I completely agree with you. While test automation has it’s flaws, its necessary for a CI/CD process to be successful. Most organizations, with a fully implemented test automation framework in place, actually have their developers write the e2e tests. I doubt any dev would write brittle code like what’s in the article. Even I, an automated tester, wouldn’t write code that bad. Now who’s the least experienced developer?
Visual and API testing could solve the gaps leaving by selenium abd will provide a/b testing out of The box.
It’s rare to meet such opinion about automated testing. Manual still alive and it’s cool!
“Why is nobody questioning if the payback is worth the effort?”
Will answer this through personal experience. I am working on an application which is critical to the business and central point for the company. 2 people have been writing end to end tests with appropriate mix of API, Web and App based tests. We have automated much of the regression suite in about 4 months and already caught more than 20 bugs which were pure regressions. Now why only 20 bugs you may ask. Then we need to be reminded that they were the bugs which were missed by dev-unit tests as well as manual guys. Also needs to be reminded that they were high severity bugs. With heavy changes performed each sprint especially in a large scale application there is a huge risk for existing functionality to break, something which we need to test before every release. Can we burden the responsibility of running these tests to manual QAs at each and every sprint? Can we expect same level of reliability and accuracy from manual testing as we repeatedly have seen from automation? And that too each and every time? Do we exactly know impact area for each and every changes we make?
This attitude of trying to too much expect a payback from each and every effort is something which big companies dont want to be involved in. Automation solves the problem of repeated checks. It provides peace of mind to all the business people whenever we make business flow changes or even technical optimizations. It frees up time for manual testers to perform more and more exploratory tests. That is what automation is for. Setting wrong expectations and not following a correct process does not mean there is something wrong with the job itself.

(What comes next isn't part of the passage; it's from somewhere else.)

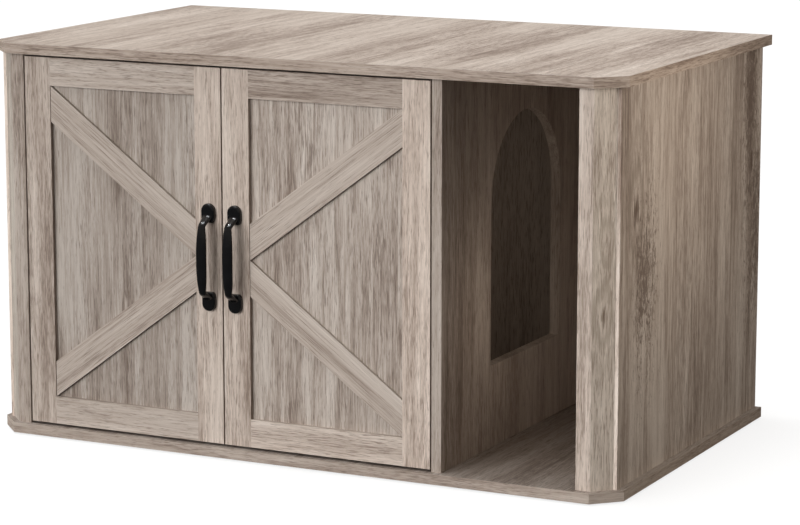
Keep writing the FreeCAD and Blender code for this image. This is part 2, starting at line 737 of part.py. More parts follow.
def hinge_arm(z):
    """The cranked arm: out of the cup, round behind the door's swinging corner, and back along the plate."""
    behind = SWING_RADIUS + ARM_CLEARANCE + ARM_THICK / 2
    seat = -PIN_FROM_EDGE - DOOR_SIDE_GAP + PLATE_THICK + ARM_THICK / 2
    exit_angle = math.radians(ARM_EXIT_ANGLE)
    eye_radius = PIN_RADIUS + PIN_PLAY + EYE_WALL
    step_across = seat / 2
    turns = (
        (eye_radius / 2 * math.cos(exit_angle), eye_radius / 2 * math.sin(exit_angle)),
        (behind / math.tan(exit_angle), behind),
        (step_across, behind),
        (seat, behind + step_across - seat),
        (seat, ARM_REACH),
    )
    points = [Vector(X_PIN + u, Y_PIN + v, z) for u, v in turns]
    along = (points[1] - points[0]).normalize()
    sideways = Vector(-along.y, along.x, 0) * (ARM_THICK / 2)
    upward = Vector(0, 0, ARM_HEIGHT / 2)
    corners = [
        points[0] + sideways + upward,
        points[0] - sideways + upward,
        points[0] - sideways - upward,
        points[0] + sideways - upward,
    ]
    profile = Part.makePolygon(corners + corners[:1])
    strap = rounded_path(points, ARM_BEND).makePipeShell([profile], True, False)
    low = Vector(X_PIN, Y_PIN, z - ARM_HEIGHT / 2)
    high = Vector(X_PIN, Y_PIN, z + ARM_HEIGHT / 2)
    eye = faceted_rod(eye_radius, low, high, EYE_SIDES)
    return cut(strap.fuse(eye), [rod(PIN_RADIUS + PIN_PLAY, low, high), arm_screw(z)])


def arm_screw(z):
    """The machine screw that clamps the arm on its plate."""
    seat = Vector(-X_OPENING + PLATE_THICK + ARM_THICK, Y_FACE + ARM_SCREW_FROM_FRONT, z)
    length = ARM_THICK + ARM_SCREW_BITE
    inward = Vector(-1, 0, 0)
    return pan_screw(seat, inward, WOOD_SCREW_HEAD, WOOD_SCREW_HEAD_HEIGHT, WOOD_SCREW_RADIUS, length)


def plate_screw_points(z):
    """Where the screws of one mounting plate meet its wings."""
    x = -X_OPENING + PLATE_WING
    y = Y_FACE + PLATE_FROM_FRONT
    return (Vector(x, y, z - PLATE_SCREW_SPACING / 2), Vector(x, y, z + PLATE_SCREW_SPACING / 2))


def hinge_plate(z):
    """The mounting plate: a raised bar that seats the arm, with a thin wing each way for its screws."""
    face = -X_OPENING
    front = Y_FACE + PLATE_FROM_FRONT - PLATE_WING_WIDTH / 2
    half = ARM_HEIGHT / 2
    span = (PLATE_SCREW_SPACING + PLATE_WING_WIDTH) / 2
    bar = block(face, face + PLATE_THICK, front, front + PLATE_LENGTH, z - half, z + half)
    wings = block(face, face + PLATE_WING, front, front + PLATE_WING_WIDTH, z - span, z + span)
    return bored(bar.fuse(wings), hinge_plate_screws() + [arm_screw(z)])


def hinge_plate_screws():
    """The wood screws of the mounting plates of the left door."""
    screws = []
    for z in HINGE_HEIGHTS:
        screws += [wood_screw(point, Vector(-1, 0, 0), PLATE_WING) for point in plate_screw_points(z)]
    return screws


def catch_front():
    """The plane of the magnets, just behind the strike plates."""
    return Y_DOOR_BACK + STRIKE_THICK + CATCH_AIR


def magnet_boxes(play):
    """The two magnets, or with play their pockets in the catch."""
    front = catch_front()
    centre = Z_CEILING - CATCH_HEIGHT + CATCH_EAR_THICK + MAGNET_HEIGHT / 2
    low = centre - MAGNET_HEIGHT / 2 - play
    high = centre + MAGNET_HEIGHT / 2 + play
    half = MAGNET_WIDTH / 2 + play
    boxes = []
    for x in (X_MEETING - MAGNET_SPACING / 2, X_MEETING + MAGNET_SPACING / 2):
        boxes.append(block(x - half, x + half, front, front + MAGNET_DEPTH + play, low, high))
    return boxes


def catch_screw_points():
    """Where the catch's screws meet its ears, under the top."""
    offset = CATCH_WIDTH / 2 + CATCH_EAR / 2
    y = catch_front() + CATCH_DEPTH / 2
    z = Z_CEILING - CATCH_EAR_THICK
    return (Vector(X_MEETING - offset, y, z), Vector(X_MEETING + offset, y, z))


def catch_housing():
    """The body of the double magnetic catch, with an ear at each end and a pocket for each magnet."""
    front = catch_front()
    rear = front + CATCH_DEPTH
    half = CATCH_WIDTH / 2
    body = block(X_MEETING - half, X_MEETING + half, front, rear, Z_CEILING - CATCH_HEIGHT, Z_CEILING)
    span = half + CATCH_EAR
    ears = block(X_MEETING - span, X_MEETING + span, front, rear, Z_CEILING - CATCH_EAR_THICK, Z_CEILING)
    return cut(body.fuse(ears), magnet_boxes(MAGNET_PLAY) + catch_screws())


def catch_screws():
    """The wood screws that hold the catch under the top."""
    return [wood_screw(point, Vector(0, 0, 1), CATCH_EAR_THICK) for point in catch_screw_points()]


def strike_point():
    """Where the strike plate's screw meets it on the left door."""
    x = X_MEETING - MAGNET_SPACING / 2
    return Vector(x, Y_DOOR_BACK + STRIKE_THICK, Z_DOOR_TOP - STRIKE_HEIGHT / 2)


def strike_plate():
    """The small steel plate on the back of the left door that the magnet pulls."""
    point = strike_point()
    half = STRIKE_WIDTH / 2
    bottom = Z_DOOR_TOP - STRIKE_HEIGHT
    plate = block(point.x - half, point.x + half, Y_DOOR_BACK, point.y, bottom, Z_DOOR_TOP)
    return cut(plate, [strike_screw()])


def strike_screw():
    """The flat-headed screw of the strike plate, sunk flush so that the magnet can meet the plate."""
    seat = strike_point()
    length = STRIKE_THICK + WOOD_SCREW_BITE
    return faceted_rod(WOOD_SCREW_RADIUS, seat, seat - Vector(0, length, 0), SCREW_SIDES)


def save_pair(name, shapes):
    """Writes a piece of the left door and its mirror image on the right door."""
    pieces = shapes if isinstance(shapes, list) else [shapes]
    save("left_" + name, shapes)
    mirrored = [across(piece) for piece in pieces]
    save("right_" + name, mirrored if isinstance(shapes, list) else mirrored[0])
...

‘Why are we allowing flakey tests to be the norm, not the exception?”
We definitely are not allowing flaky tests to be the norm. We invest good time amount of time in tests stability. If automation testers are not able to make atleast 90% of their tests stable, they are not doing their job correctly.
“Why is selenium the norm when it is not fit for purpose?”
You have mentioned Cypress, while its an amazing tool its not fit for large scale testing projects. Refer https://dzone.com/articles/cypress-vs-selenium-webdriver-which-is-better-for
Selenium has been the de-facto tool since years. There must be and is a reason for it.
“Why is re-running a test with the same inputs and getting a different result excusable to the point where we have runners such as courgette that do this automatically?”
Ok, this is a tough question. Agreed when we have too many non-deterministic tests, there is some problem. But for any complex projects, even many bugs found from manual testing fails to be reproduced again. Many a times there goes something wrong with the system itself. And this is expected. Try to work to on a large scale systems and you will these problems every now and then. Many times scripts are at fault too but again once properly designed, need to retry tests becomes lesser and lesser.
This is a really helpful guide for QA professionals to overcome some common challenges while using automation testing tools like QARA Enterprise, Ranorex, Katalon Studio, etc.
I read the blog post “Automated Testing is Not Working” with great interest, and I must say, the author raises some valid points. As a software developer who has dealt with automated testing extensively, I can relate to the challenges mentioned.